How to Cook With Asafoetida

Some foods are intimidating for novices because of their strong and often unappetizing odors. The durian fruit, for example, is better known for its rotting-meat smell than its sweet flesh; and some of the world's finest cheeses are notorious for their eye-watering aromas. A signature Indian spice known as asafoetida, or "hing," falls squarely into the same category. Westernized recipes often omit it, because of its remarkably pungent aroma, but asafoetida is an irreplaceable ingredient in many dishes and is surprisingly easy to use.

What It Is

  • Asafoetida is one of many spices and herbs from the extended carrot family, but it's produced through a very different process. Rather than harvesting its leaves or seeds, the large tap root is deliberately injured, so its sap will ooze through the scraped spots and congeal. This dried sap is the spice itself. It contains a range of potent sulfur-based flavor and aroma compounds, which -- in their native form -- are decidedly unpleasant, giving rise to nicknames such as "devil's dung" for the spice. Even its proper name shares a root with the word fetid, and for good reason.
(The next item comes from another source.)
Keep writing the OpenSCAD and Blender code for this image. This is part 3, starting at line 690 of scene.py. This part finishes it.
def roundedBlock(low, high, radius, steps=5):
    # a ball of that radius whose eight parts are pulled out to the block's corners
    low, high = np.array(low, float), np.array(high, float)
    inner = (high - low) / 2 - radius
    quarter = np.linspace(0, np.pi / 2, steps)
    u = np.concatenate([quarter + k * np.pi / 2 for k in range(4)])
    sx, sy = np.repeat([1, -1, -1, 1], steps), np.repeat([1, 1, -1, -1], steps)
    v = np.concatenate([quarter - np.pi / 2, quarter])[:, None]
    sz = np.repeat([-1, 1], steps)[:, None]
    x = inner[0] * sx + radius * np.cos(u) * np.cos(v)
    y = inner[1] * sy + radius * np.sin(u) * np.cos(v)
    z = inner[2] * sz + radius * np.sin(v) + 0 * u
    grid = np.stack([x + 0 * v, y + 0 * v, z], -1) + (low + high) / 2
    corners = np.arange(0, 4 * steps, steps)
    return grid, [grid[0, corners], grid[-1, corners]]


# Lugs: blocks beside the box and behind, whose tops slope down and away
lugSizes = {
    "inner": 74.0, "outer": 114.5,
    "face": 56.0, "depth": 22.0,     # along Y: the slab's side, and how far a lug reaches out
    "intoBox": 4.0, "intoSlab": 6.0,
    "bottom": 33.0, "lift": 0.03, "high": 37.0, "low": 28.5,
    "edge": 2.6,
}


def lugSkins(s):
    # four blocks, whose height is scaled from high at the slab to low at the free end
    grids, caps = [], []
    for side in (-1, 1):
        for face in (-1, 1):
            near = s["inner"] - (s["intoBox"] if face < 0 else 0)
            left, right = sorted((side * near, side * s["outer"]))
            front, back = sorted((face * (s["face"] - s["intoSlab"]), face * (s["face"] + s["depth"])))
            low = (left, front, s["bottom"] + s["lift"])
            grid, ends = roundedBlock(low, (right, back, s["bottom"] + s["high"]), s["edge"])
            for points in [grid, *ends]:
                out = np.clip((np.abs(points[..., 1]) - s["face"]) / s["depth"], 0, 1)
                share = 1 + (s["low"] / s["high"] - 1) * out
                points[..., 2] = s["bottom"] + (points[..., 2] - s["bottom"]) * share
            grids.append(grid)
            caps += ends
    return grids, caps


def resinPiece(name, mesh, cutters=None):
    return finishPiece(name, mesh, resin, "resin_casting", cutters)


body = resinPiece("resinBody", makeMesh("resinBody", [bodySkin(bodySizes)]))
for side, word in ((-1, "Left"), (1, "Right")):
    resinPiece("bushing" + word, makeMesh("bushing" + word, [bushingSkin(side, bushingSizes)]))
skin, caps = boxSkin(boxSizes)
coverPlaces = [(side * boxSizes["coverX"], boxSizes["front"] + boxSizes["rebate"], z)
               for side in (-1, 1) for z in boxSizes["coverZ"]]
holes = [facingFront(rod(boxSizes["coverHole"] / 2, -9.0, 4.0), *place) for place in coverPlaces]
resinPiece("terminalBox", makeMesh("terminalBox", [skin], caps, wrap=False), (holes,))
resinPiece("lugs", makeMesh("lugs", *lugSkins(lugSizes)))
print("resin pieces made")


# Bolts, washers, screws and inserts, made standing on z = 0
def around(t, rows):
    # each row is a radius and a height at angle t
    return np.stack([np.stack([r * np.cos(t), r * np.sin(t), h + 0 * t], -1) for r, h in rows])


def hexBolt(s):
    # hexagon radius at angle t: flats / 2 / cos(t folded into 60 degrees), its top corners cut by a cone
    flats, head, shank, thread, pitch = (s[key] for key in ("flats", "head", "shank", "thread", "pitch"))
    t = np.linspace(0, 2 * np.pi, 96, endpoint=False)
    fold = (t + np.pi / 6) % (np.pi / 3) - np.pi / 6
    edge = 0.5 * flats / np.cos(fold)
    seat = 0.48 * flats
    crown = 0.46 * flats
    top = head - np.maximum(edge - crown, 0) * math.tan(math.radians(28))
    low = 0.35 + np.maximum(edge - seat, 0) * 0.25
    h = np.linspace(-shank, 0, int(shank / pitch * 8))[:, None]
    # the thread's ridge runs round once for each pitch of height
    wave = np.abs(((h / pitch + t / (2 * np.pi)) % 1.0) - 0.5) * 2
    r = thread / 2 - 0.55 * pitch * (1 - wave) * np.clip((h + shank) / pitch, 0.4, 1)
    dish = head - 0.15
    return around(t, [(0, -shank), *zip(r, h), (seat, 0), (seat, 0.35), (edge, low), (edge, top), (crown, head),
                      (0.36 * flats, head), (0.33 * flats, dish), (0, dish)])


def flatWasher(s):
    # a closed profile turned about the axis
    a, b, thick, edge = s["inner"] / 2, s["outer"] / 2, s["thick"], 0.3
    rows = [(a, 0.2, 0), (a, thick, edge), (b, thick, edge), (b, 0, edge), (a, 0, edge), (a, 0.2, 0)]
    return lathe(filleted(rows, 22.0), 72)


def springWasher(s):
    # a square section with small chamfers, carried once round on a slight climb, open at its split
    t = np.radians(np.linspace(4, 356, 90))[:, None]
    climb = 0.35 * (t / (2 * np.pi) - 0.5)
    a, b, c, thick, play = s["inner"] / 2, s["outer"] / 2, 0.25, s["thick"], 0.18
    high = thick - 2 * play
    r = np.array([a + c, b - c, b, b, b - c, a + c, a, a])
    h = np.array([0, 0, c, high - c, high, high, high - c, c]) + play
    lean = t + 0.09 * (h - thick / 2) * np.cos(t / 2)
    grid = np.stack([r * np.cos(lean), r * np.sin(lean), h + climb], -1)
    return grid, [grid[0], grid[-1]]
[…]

Yet, this malodorous spice is essential to Indian cookery.

A Magical Transformation

  • When you drop a pinch of asafoetida into hot fat, either the ghee of Indian cookery or a light-tasting Western vegetable oil, it changes utterly. Its flavor infuses into the hot fat and rapidly mellows, as its volatile sulfur-based molecules reshape themselves. The complex flavor that results is often compared to onions and garlic, which gain their flavors from similar compounds, but this comparison is barely adequate. Asafoetida gives dishes an undefinable richness and savor that usually can only be gotten from meats and animal fat. The largely vegetarian cuisines of southern India, in particular, benefit from this.

Early or Late

  • In many dishes, asafoetida is used early in the cooking process to provide a base of flavor. Add it to your hot fat before any other spices. After 15 to 20 seconds, its distinctive body-odor smell will mellow and become appetizing and savory. At this stage, add your remaining spices and proceed with the recipe. Alternatively, many recipes call for a "tarka" -- a few tablespoons of intensely flavored oil -- to be added at the end, as a finishing touch. Use the same technique, mellowing the asafoetida first and then adding mustard seeds, cumin or other spices as desired.

Suggested Pairings

  • Asafoetida lends interest and savor to a wide range of dishes, but it's most commonly used with relatively mild-flavored ingredients such as potatoes, cauliflower and, of course, the galaxy of legume dishes that form the backbone of the subcontinent's cookery. Its popularity in those standards is only partly culinary. As with ginger and turmeric, asafoetida is considered a carminative -- a reducer of gas and flatulence -- making it doubly valuable in a bean-based cuisine.

Purchasing and Storing

  • The spice is sold in Indian and other ethnic groceries, and is also available from a variety of online suppliers. It's sometimes found in lump form, the original and purest version, but in the interest of ease of use it's more commonly sold as a powder. Powdered asafoetida is first ground, then mixed with barley flour or other anti-caking ingredients to keep it free-flowing. Lump asafoetida must be crushed before it's used. If you find that the asafoetida's odor escapes from its bottle or can, wrap it in a plastic zip-top bag, and then seal it in an airtight plastic container or large glass jar.